Quebec Science

Les animaux experts de la distanciat­ion physique

Les humains sont loin d’être les seuls à se tenir loin de leurs semblables lorsqu’un virus court !

- Par Alice Girard-Bossé

Du homard à la souris, le règne animal est expert de la distanciat­ion physique, selon un article publié en août dernier dans la revue Proceeding­s of the Royal Society B. Les animaux sont continuell­ement aux aguets. « Si un autre membre de leur espèce a l’air fatigué ou léthargiqu­e, cela semble déclencher une réaction de distanciat­ion physique », explique Dana Hawley, biologiste à l’Institut polytechni­que et Université d’État de Virginie et coauteure de l’article.

Ils utilisent aussi les signaux chimiques pour prévenir qu’un proche n’a pas la pêche. « Souvent, lorsqu’on remet un primate dans son groupe à la suite d’une anesthésie, il est rejeté par les autres parce qu’il émet une odeur différente », indique la Dre Marion Desmarchel­ier, professeur­e à la Faculté de médecine vétérinair­e de l’Université de Montréal, qui n’a pas participé à l’étude.

Les signaux chimiques sont probableme­nt plus précis que les changement­s comporteme­ntaux, puisqu’ils ne seront libérés que lorsqu’un animal est vraiment malade. « Un animal peut avoir l’air fatigué ou amorphe pour de nombreuses raisons qui ne sont pas liées à une maladie contagieus­e », mentionne Dana Hawley. Ils permettent également à un animal de détecter une affection avant même l’apparition de symptômes.

Cela dit, pour les animaux sociaux, la distanciat­ion physique − qui est bien plus grande que nos deux mètres, vous l’aurez compris − n’est pas sans conséquenc­e. La Dre Desmarchel­ier souligne que les animaux sociaux ont besoin de leurs congénères entre autres pour se protéger des prédateurs et des intempérie­s ou pour trouver un abri. Par exemple, « les homards qui s’éloignent de leurs semblables malades perdent la protection du groupe, ils sont alors plus susceptibl­es d’être mangés », ajoute Dana Hawley.

Tel un malade de la COVID-19 retiré dans son sous- sol, certains animaux souffrants se sacrifiero­nt en s’excluant volontaire­ment de leur groupe pour protéger leur entourage.
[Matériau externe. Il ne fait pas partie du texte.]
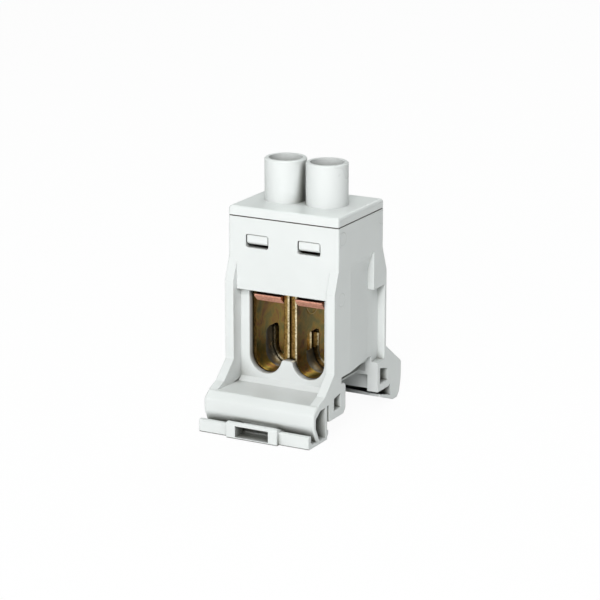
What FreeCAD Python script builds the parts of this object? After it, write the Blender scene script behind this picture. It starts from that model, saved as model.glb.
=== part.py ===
import FreeCAD, Part
import Sketcher
import os

# Main-branch terminal: clip-on rail foot, two lifting clamp cages, one contact bar.
# Millimetres. X runs along the rail, Y along the conductors, Z up from the foot.
# The sketches count Y from the middle of the upper body, and each body is then moved
# so that the frame's origin is the middle of the terminal's footprint.

os.makedirs("parts", exist_ok=True)
doc = FreeCAD.newDocument("main_branch_terminal")
sheet = doc.addObject("Spreadsheet::Sheet", "Sizes")

SHEET_ROWS = [
    # rail and foot
    ("rail_width", 35.0, "width of the mounting rail"),
    ("rail_play", 0.3, "play of the rail in the foot"),
    ("seat_height", 4.3, "rail seat above the foot's underside"),
    ("catch_wall_y", 18.2, "front stop of the rail, from the middle"),
    # body
    ("panel_rise", 1.5, "lower edge of the upper front panel above the contact bar"),
    ("lift_room", 2.4, "room left above a fully lifted cage"),
    ("panel_thickness", 1.85, "thickness of the lower front panel"),
    ("shell_thickness", 1.6, "thickness of the upper wall"),
    ("side_thickness", 3.2, "thickness of the upper side wall"),
    ("room_play", 0.68, "upper room beyond the clamp wells, each side"),
    ("ledge_thickness", 0.3, "ledge above the conductor windows"),
    ("seam_chamfer", 0.2, "chamfer along the seam, above and below"),
    ("wall_end_height", 14.0, "lower edge of the side wall"),
    ("floor_thickness", 1.35, "clamp floor below a cage well"),
    ("floor_chamfer_x", 3.4, "chamfer of the clamp floor, width"),
    ("floor_chamfer_z", 4.2, "chamfer of the clamp floor, height"),
    ("plate_thickness", 3.0, "thickness of a side plate of the foot"),
    ("corner_radius", 0.6, "upright corners of the upper body"),
    # flanges beside the conductor entries
    ("flange_width", 2.4, "width of a front flange"),
    ("web_overlap", 0.4, "how far the lower panel runs into a flange"),
    ("rear_flange_width", 3.2, "width of a rear flange"),
    ("flange_proud", 1.9, "how far a flange stands out of the body"),
    ("flange_drop", 11.5, "start of a flange below the seam"),
    ("flange_taper", 5.1, "height over which a flange grows to its full depth"),
    ("flange_knee", 15.7, "height where a flange turns into the fin"),
    ("fin_y", 19.4, "knee of the fin, from the middle"),
    ("fin_z", 11.2, "knee of the fin, height"),
    ("shelf_height", 9.3, "shelf in front of the opening"),
    ("shelf_rise", 0.1, "rise of the shelf before its cove"),
    ("cove_run", 1.4, "cove between shelf and panel, length"),
    ("cove_rise", 1.2, "cove between shelf and panel, height"),
    # front roll and pull bar
    ("ridge_y", 23.4, "ridge of the roll, from the middle"),
    ("ridge_z", 9.9, "ridge of the roll, height"),
    ("roll_y", 25.5, "front of the roll, from the middle"),
    ("roll_low_y", 24.4, "roll where it turns under, from the middle"),
    ("roll_low_z", 2.6, "roll where it turns under, height"),
    ("roll_foot_y", 23.1, "lower end of the roll, from the middle"),
    ("roll_low_rise", 2.2, "height of the roll's lower bend"),
    ("ridge_drop", 1.7, "height of the roll's upper bend"),
    ("ridge_back_run", 1.4, "rear end of the ridge, from the catch wall"),
    ("ridge_back_drop", 0.2, "rear end of the ridge below the ridge"),
    ("ridge_round", 1.2, "rounding of the ridge"),
    ("roll_upper_round", 1.6, "rounding of the upper bend"),
    ("roll_lower_round", 2.0, "rounding of the lower bend"),
    ("roll_wall", 0.6, "overlap of the side walls with the roll"),
    ("roll_end_chamfer", 0.4, "chamfer around the ends of the roll"),
    ("flex_gap", 1.0, "gap behind the catch wall"),
    ("catch_depth", 0.6, "how far the rail catch stands out"),
    ("catch_low", 0.7, "lower side of the rail catch"),
    ("catch_high", 2.3, "upper side of the rail catch"),
    ("saddle_end_y", 8.3, "rear end of the front saddle"),
    ("saddle_bevel", 1.2, "bevel below the rear end of the saddle"),
    ("saddle_crest_run", 0.8, "bevel above it, length"),
    ("saddle_crest_drop", 0.9, "bevel above it, height"),
    ("saddle_top_run", 3.4, "length of the saddle's upper part"),
    ("saddle_round", 0.7, "rounding of the saddle's rear edges"),
    ("ledge_height", 12.3, "top of the side plates"),
    ("bar_y", 28.0, "front of the pull bar, from the middle"),
    ("bar_height", 3.3, "height of the pull bar"),
    ("bar_thickness", 1.3, "thickness of the pull bar"),
    ("bar_floor", 1.0, "thickness of the web behind the pull bar"),
    ("bar_root_drop", 0.2, "web thinner at the roll"),
    ("bar_cove", 0.6, "corner between the web and the pull bar"),
    ("bar_edge", 0.3, "broken edges of the pull bar"),
    ("bar_root_run", 0.6, "how far the web runs into the roll"),
    ("grip_width", 14.4, "width of the block in the pull bar"),
    ("grip_y", 29.0, "front of the block, from the middle"),
    ("grip_height", 4.2, "height of the block"),
    ("grip_bevel", 1.2, "slope of the block's top"),
    ("grip_edge", 0.4, "broken upper edge of the block"),
    ("grip_root_run", 0.6, "how far the block runs into the roll"),
    ("grip_slot_width", 9.4, "screwdriver slot, width"),
    ("grip_slot_height", 2.9, "screwdriver slot, height"),
    ("grip_slot_depth", 4.6, "screwdriver slot, depth"),
    ("grip_slot_floor", 0.5, "floor below the screwdriver slot"),
    # rear foot
    ("hook_y", 9.8, "front face of the rear side plates"),
    ("hook_inner_y", 12.0, "inner wall of the rear foot"),
    ("hook_back_y", 23.4, "back of the rear foot"),
    ("hook_top_y", 22.6, "upper rear edge of the rear foot"),
    ("lip_tip_y", 11.3, "tip of the fixed hook"),
    ("lip_tip_z", 2.7, "underside of the hook's tip"),
    ("lip_tip_thickness", 0.7, "thickness of the hook's tip"),
    ("lip_root_z", 1.7, "upper side of the hook at its root"),
    ("lip_notch_y", 15.2, "hook's front edge in the middle"),
    ("lip_notch_half", 4.0, "half length of the middle of that edge"),
    ("lip_base_run", 1.6, "underside of the hook before the foot's floor"),
    ("seat_bevel_run", 1.0, "bevel behind the rail seat, length"),
    ("seat_bevel_rise", 0.5, "bevel behind the rail seat, height"),
    ("toe_run", 2.2, "rear end of the foot's floor, from the back"),
    ("toe_inset", 0.9, "toe of the foot, from the back"),
    ("toe_rise", 1.4, "toe of the foot, height"),
    ("back_bevel", 0.7, "bends at both ends of the foot's back"),
    ("toe_round", 1.5, "rounding of the toe"),
    ("back_round", 2.5, "rounding below the foot's back"),
    ("hollow_drop", 0.2, "hollow of the rear foot below the rail seat"),
    # recesses in the side plates
    ("hook_core_depth", 2.4, "depth of the core in each rear plate"),
    ("hook_core_near", 1.4, "front end of that core, from the plate's front"),
    ("hook_core_far", 5.7, "rear end of that core"),
    ("hook_core_low", 1.9, "underside of that core above the rail seat"),
    ("hook_core_front", 6.2, "top of that core at its front end"),
    ("hook_core_rear", 5.1, "top of that core at its rear end"),
    ("saddle_core_depth", 6.0, "depth of the core in each end of the saddle"),
    ("saddle_core_near", 2.7, "rear end of that core, from the saddle's end"),
    ("saddle_core_far", 6.2, "front end of that core"),
    ("saddle_core_low", 2.1, "underside of that core above the rail seat"),
    ("saddle_core_rear", 5.8, "top of that core at its rear end"),
    ("saddle_core_front", 5.2, "top of that core at its front end"),
    ("roll_core_depth", 6.0, "depth of the core in each end of the roll"),
    ("roll_core_wall", 1.0, "wall between that core and the rail"),
    ("roll_core_low", 0.8, "underside of that core"),
    ("roll_core_cover", 0.2, "top of that core below the clamp floor's underside"),
    ("roll_core_run", 1.6, "upper front corner of that core behind the ridge"),
    ("roll_core_drop", 3.0, "front corner of that core below the ridge"),
    ("roll_core_skin", 1.3, "wall of the roll in front of that core"),
    ("roll_core_rise", 1.8, "lower front corner of that core"),
    ("roll_core_foot", 0.9, "wall at the foot of that core"),
    # grip recess in the side walls
    ("scoop_y", 5.6, "front end of the grip recess"),
    ("scoop_flap_y", 7.2, "front edge of the flap behind it"),
    ("scoop_back_y", 13.6, "front face of the rear flange"),
    ("scoop_drop", 10.15, "top of the grip recess below the seam"),
    ("scoop_cove", 5.0, "height of the curved top of the grip recess"),
    ("scoop_start", 0.02, "depth of the grip recess at its front end"),
    ("scoop_flap_z", 32.4, "lower edge of the flap"),
    ("scoop_slope", 0.135, "depth of the grip recess per length"),
    # clamps
    ("clamp_pitch", 11.8, "distance of the two clamping axes"),
    ("cage_inside", 7.94, "inner width of a clamp cage"),
    ("cage_wall", 1.7, "thickness of the cage strap"),
    ("cage_depth", 16.9, "depth of a cage along the conductor"),
    ("cage_floor_z", 11.9, "inner bottom of a lowered cage"),
    ("cage_head_gap", 0.6, "cage top above the contact bar"),
    ("cage_slot_width", 7.0, "width of the slot around the bottom"),
    ("cage_slot_top", 21.7, "top of that slot"),
    ("cage_slot_radius", 1.6, "corner radius of that slot"),
    ("cage_play", 0.15, "play of a cage in its well"),
    ("cage_end_play", 0.2, "play between a cage and the lower panels"),
    ("cage_lift", 14.0, "travel of a cage"),
    ("window_margin", 0.67, "window radius over the cage's inner radius"),
    ("window_shift", 0.2, "window centre outside the clamping axis"),
    ("window_rise", 0.65, "window centre above the cage's centre"),
    ("hump_drop", 0.47, "web between the windows below the window centres"),
    ("hump_radius", 0.9, "rounding of the web between the windows"),
    # contact bar
    ("bar_low", 30.3, "underside of the contact bar"),
    ("strip_thickness", 2.1, "thickness of the copper strip"),
    ("tongue_play", 0.1, "play of a tongue in its cage"),
    ("tongue_front_y", 10.0, "front end of the tongues"),
    ("tongue_bevel_run", 1.8, "bevel below the front end of a tongue, length"),
    ("tongue_bevel_rise", 1.7, "bevel below the front end of a tongue, height"),
    ("tongue_round", 0.35, "rounded front corners of a tongue"),
    ("bend_radius", 1.5, "outer radius of the bend below the yoke"),
    ("yoke_gap", 0.25, "gap between the cages and the upright yoke"),
    ("yoke_play", 0.1, "gap between the yoke and the rear wall"),
    ("yoke_side_play", 0.2, "gap between the yoke and the side walls"),
    ("yoke_height", 7.8, "height of the yoke above the tongues"),
    # screws
    ("screw_radius", 3.0, "radius of the clamping screw"),
    ("thread_play", 0.05, "radial play of the screw in the cage"),
    ("tip_gap", 0.05, "gap of the screw's tip to the tongue"),
    ("tip_chamfer", 0.8, "chamfer of the screw's tip"),
    ("head_lift", 0.1, "underside of the screw head above the seam"),
    ("head_height", 5.5, "height of the screw head"),
    ("head_play", 0.1, "radial play of the head in its tube"),
    ("head_chamfer", 0.4, "chamfer of the screw head"),
    ("head_slot_width", 1.4, "width of the driver slot"),
    ("head_slot_depth", 2.4, "depth of the driver slot"),
    # cover
    ("cover_thickness", 2.5, "thickness of the cover"),
    ("cover_radius", 0.9, "rounding of the cover's upper edges"),
    ("tube_radius", 5.4, "outer radius of a driver tube"),
    ("tube_rim_chamfer", 0.3, "chamfer of a tube's upper rim"),
    ("tube_bore", 4.3, "inner radius of a driver tube"),
    ("tube_height", 10.9, "height of a tube above the cover"),
    ("guide_height", 6.8, "depth of the driver guide in a tube"),
    ("keeper_radius", 3.6, "radius of the hole that keeps the screw in"),
    ("keeper_gap", 0.2, "gap between the screw head and its keeper"),
    ("rim_height", 1.5, "height of the locating rim"),
    ("rim_thickness", 1.2, "thickness of the locating rim"),
    ("rim_play", 0.1, "play of the rim in the body"),
    ("latch_pitch", 14.7, "distance of the latch windows"),
    ("latch_width", 6.45, "width of a latch window"),
    ("latch_drop", 4.35, "upper edge of a latch window below the seam"),
    ("latch_height", 3.45, "height of a latch window"),
    ("latch_round", 0.6, "corner radius of a latch window"),
    ("latch_play", 0.3, "side play of a barb in its window"),
    ("barb_gap", 0.1, "gap above a barb in its window"),
    ("barb_height", 2.5, "height of a barb"),
    ("barb_depth", 1.5, "depth of a barb"),
    ("barb_lead", 0.5, "lead-in of a barb"),
    ("barb_edge", 0.3, "broken upper edge of a barb"),
    ("finger_thickness", 1.2, "thickness of a snap finger"),
]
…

Dana Hawley signale que plusieurs insectes sociaux, comme les fourmis et les abeilles, s’isolent lorsqu’ils découvrent qu’ils sont malades ou mourants. Les humains ne sont guère différents : il est courant de ne pas avoir envie d’interagir avec les autres lorsqu’on a le coeur au bord des lèvres. Cela peut être une forme d’auto-isolement qui aide à protéger le groupe contre une infection, selon elle.

Les mandrills, ces primates apparentés aux babouins, constituen­t un cas un peu à part. Lorsqu’un membre du groupe exhale une odeur indiquant qu’il souffre d’un parasite intestinal, ses congénères éviteront de le toiletter − à moins qu’il s’agisse d’un membre de la famille immédiate. Encore une fois, il y a des parallèles à établir avec le comporteme­nt humain. « À l’heure actuelle, nous prenons des mesures pour nous éloigner physiqueme­nt de la plupart des autres personnes, mais nous continuons à interagir avec notre famille proche parce que ces liens sociaux sont les plus importants pour nous, même si cela suppose certains risques », observe Dana Hawley.

L’existence du phénomène de la distanciat­ion physique dans la nature a de quoi nous faire réfléchir. De nombreuses espèces animales ont pu évoluer grâce à cette pratique. Cette façon de faire fonctionne donc, même si le prix à payer est parfois élevé, conclut-elle.